Master Class in Documentary Filmmaking

A master class led by Alanis Obomsawin is being hosted by Emily Carr University of Art + Design and UBC’s Department of Theatre and Film. The class is free and open to the public.

Tuesday, March 6
7pm to 10pm
Emily Carr University of Art + Design
Aboriginal Gathering Place

Alanis Obomsawin is a member of the Abenaki Nation, She began her career as a singer, writer and storyteller, but dove into filmmaking in 1967 with Christmas at Moose Factory. Her early films include Incident at Restigouche (1984), a powerful depiction of the Quebec police raid of a Micmac reserve; Richard Cardinal: Cry from a Diary of a Métis Child (1986), the disturbing examination of an adolescent suicide; and No Address (1988), a look at Montreal’s homeless.

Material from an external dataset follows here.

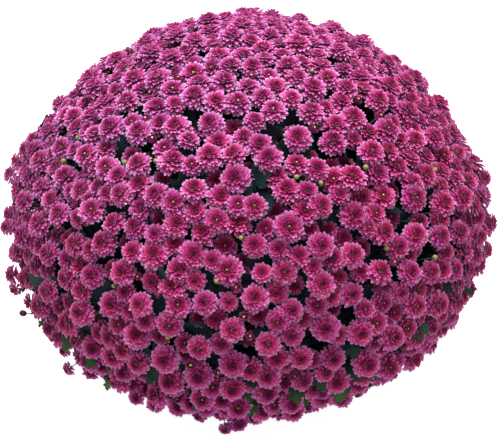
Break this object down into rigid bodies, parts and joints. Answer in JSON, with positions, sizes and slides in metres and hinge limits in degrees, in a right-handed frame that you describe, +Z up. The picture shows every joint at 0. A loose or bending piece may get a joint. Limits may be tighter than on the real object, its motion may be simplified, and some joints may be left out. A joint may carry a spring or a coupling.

Ms. Obomsawin is best known for her feature-length film on the 1990 Mohawk uprising in Kanehsatake and Oka: Kanehsatake: 270 Years of Resistance (1993), which won 18 international awards.

Most recently, Ms. Obomsawin directed the 2007 National Film Board of Canada documentary Gene Boy Came Home, about Vietnam War veteran Eugene “Gene Boy” Benedict, from her home community of Odanak.